Glencore is no stranger to controversy and strife. In April a BBC investigation alleged that the company was indirectly buying cobalt and copper from children as young as ten who climb down hand dug shafts into the Tilwezembe mine in the Democratic Republic of the Congo, with no protective equipment. Glencore is currently in the middle of a major strike by coal workers belonging to the Sintramienergetica union in Colombia, where the company owns the Prodeco mining corporation.
But in coming up against Bolivia, the company has touched a nerve because mining accounts for about 15 per cent of its gross domestic product. Today Bolivia is the world’s fourth-largest miner of tin (used mainly in soldering) and the seventh-largest producer of lead (used mainly in batteries).
Glencore has loudly objected to the Colquiri expropriation and has demanded compensation for the $22 million it claims to have invested in the mine. In a public statement, the company said it "strongly protests the action taken by the government of Bolivia and reserves its rights to seek fair compensation pursuant to all available domestic and international remedies."
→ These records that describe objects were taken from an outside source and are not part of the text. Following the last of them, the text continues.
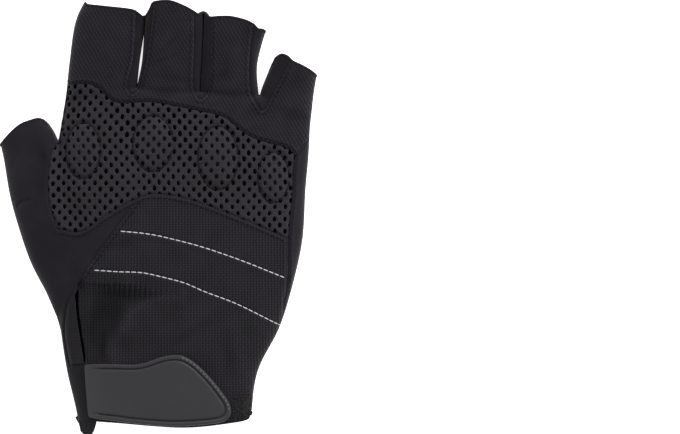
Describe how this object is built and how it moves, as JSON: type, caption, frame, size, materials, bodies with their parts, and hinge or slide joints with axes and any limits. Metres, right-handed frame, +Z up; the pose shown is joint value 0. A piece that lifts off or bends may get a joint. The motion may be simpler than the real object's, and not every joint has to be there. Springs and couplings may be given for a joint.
{
  "type": "cycling glove",
  "caption": "Fingerless right-hand cycling mitt with open knuckle net, padded palm, closing wrist strap and pull tab.",
  "frame": {"origin": "centre of the mitt's outline seen from above, on the surface that it rests on", "axes": "+Z up out of the back of the hand, +Y from the wrist to the fingers, the thumb on the -X side"},
  "size_m": [0.1238, 0.1684, 0.0193],
  "materials": {
    "finger_knit": "fine diagonal knit, matt",
    "net_cloth": "open net, matt",
    "pad_foam": "foam behind the net",
    "back_mesh": "ribbed mesh knit, matt",
    "smooth_cloth": "smooth stretch cloth, matt",
    "wall_cloth": "smooth cloth, matt",
    "palm_suede": "synthetic suede",
    "binding": "folded edge binding",
    "loop_cloth": "fuzzy loop pile",
    "strap_rubber": "smooth, satin",
    "silver_print": "silver coating, satin",
    "tab_webbing": "grey woven tape"
  },
  "bodies": {
    "root": {"finger_back": "finger_knit", "knuckle_net": "net_cloth", "knuckle_pad_index": "pad_foam", "knuckle_pad_middle": "pad_foam", "knuckle_pad_ring": "pad_foam", "knuckle_pad_little": "pad_foam", "hand_back": "back_mesh", "thumb_side": "smooth_cloth", "side_strip": "smooth_cloth", "fourchette_index_middle": "wall_cloth", "fourchette_middle_ring": "wall_cloth", "fourchette_ring_little": "wall_cloth", "palm": "palm_suede", "heel_pad": "palm_suede", "slit_binding": "binding", "loop_patch": "loop_cloth", "wrist_strap": "strap_rubber", "palm_stripe": "silver_print", "pull_tab": "tab_webbing"}
  },
  "joints": []
}
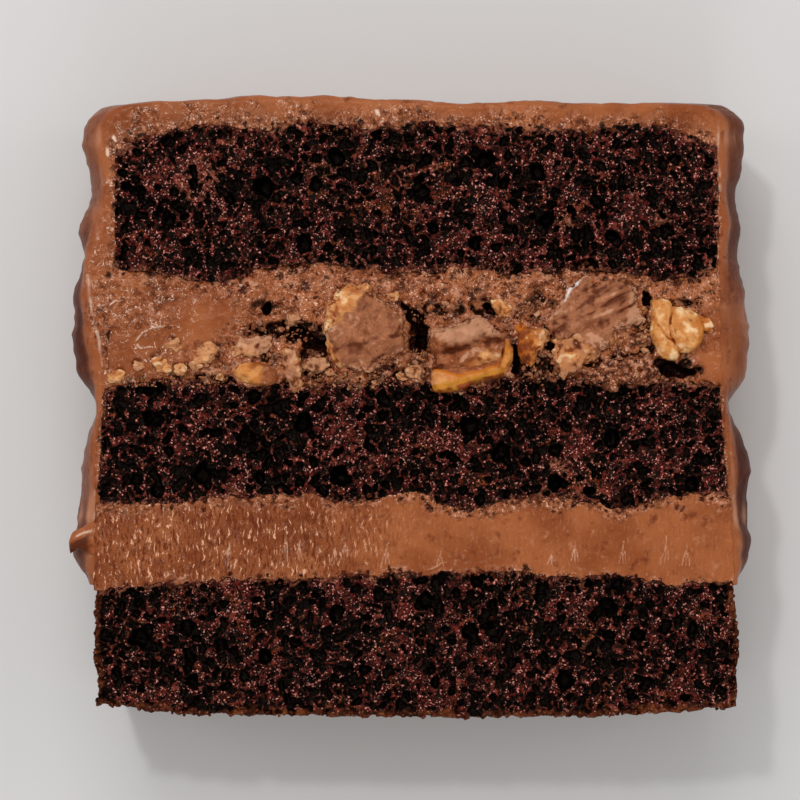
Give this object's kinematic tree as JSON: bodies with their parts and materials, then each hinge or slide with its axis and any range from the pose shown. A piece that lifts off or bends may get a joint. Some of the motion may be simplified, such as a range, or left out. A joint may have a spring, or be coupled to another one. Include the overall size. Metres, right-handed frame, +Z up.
{
  "type": "chocolate cake slice",
  "caption": "Thick slab of layered dark chocolate cake lying on its cut face, with smooth and peanut-studded chocolate frosting between the sponges and a frosting coat outside.",
  "frame": {"origin": "on the table, under the middle of the slice's box", "axes": "+X across the slice, +Y from the cake's base to its frosted top, +Z up out of the front cut face"},
  "size_m": [0.1243, 0.1132, 0.0411],
  "materials": {
    "sponge": "matte",
    "frosting": "satin",
    "chocolate": "satin",
    "peanut": "satin"
  },
  "bodies": {
    "root": {"sponge_lower": "sponge", "filling_smooth": "frosting", "sponge_middle": "sponge", "filling_nutty": "frosting", "sponge_upper": "sponge", "frosting_coat": "frosting", "cluster_left": "chocolate", "cluster_middle": "chocolate", "cluster_right": "chocolate", "split_peanut": "peanut", "amber_nut": "peanut", "half_peanut": "peanut", "nut_flake": "peanut", "chocolate_shard": "chocolate", "crumb_clump": "chocolate"}
  },
  "joints": []
}
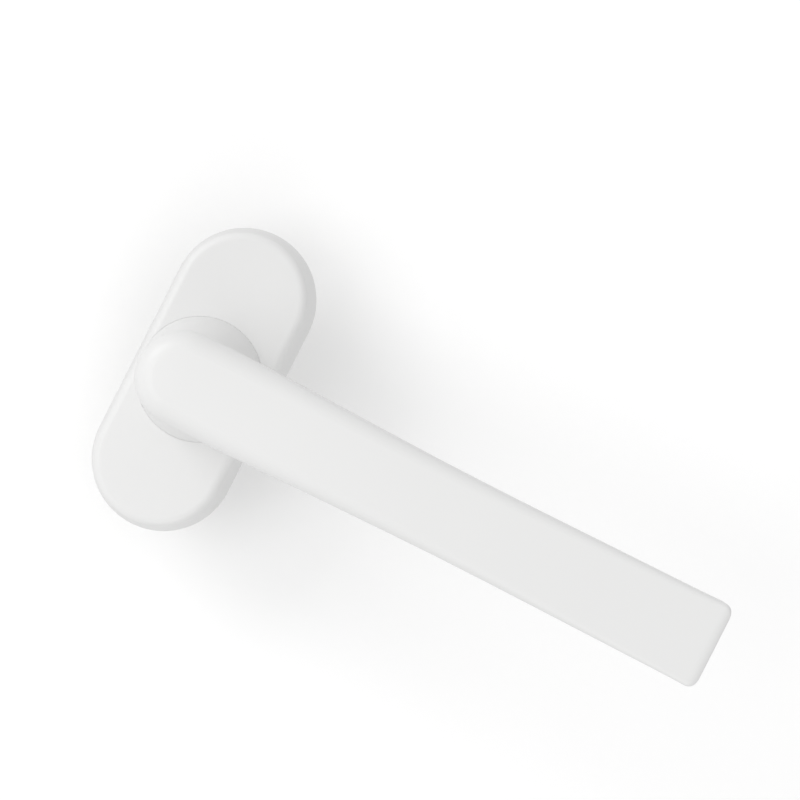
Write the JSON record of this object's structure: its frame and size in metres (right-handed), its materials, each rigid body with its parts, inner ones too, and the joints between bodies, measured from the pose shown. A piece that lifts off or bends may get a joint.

The Bolivian government has a different view. “This is our mining policy: the State, cooperatives, and national investment”, stated the country's vice president Alvaro Garcia-Linera. “We’re not going to hand our country to foreigners who destroyed Bolivia and left it stagnating for 20 years.”
Glencore is not the sole target of Bolivian president Evo Morales. Since he took power in 2006, Morales has nationalized the local operations of Brazil's Petrobras oil company, a Telecom Italia subsidiary, four power utilities, and most recently Spanish electricity grid operator Red Electrica's local business.
The Bolivian government will decide how much it plans to pay Glencore by October.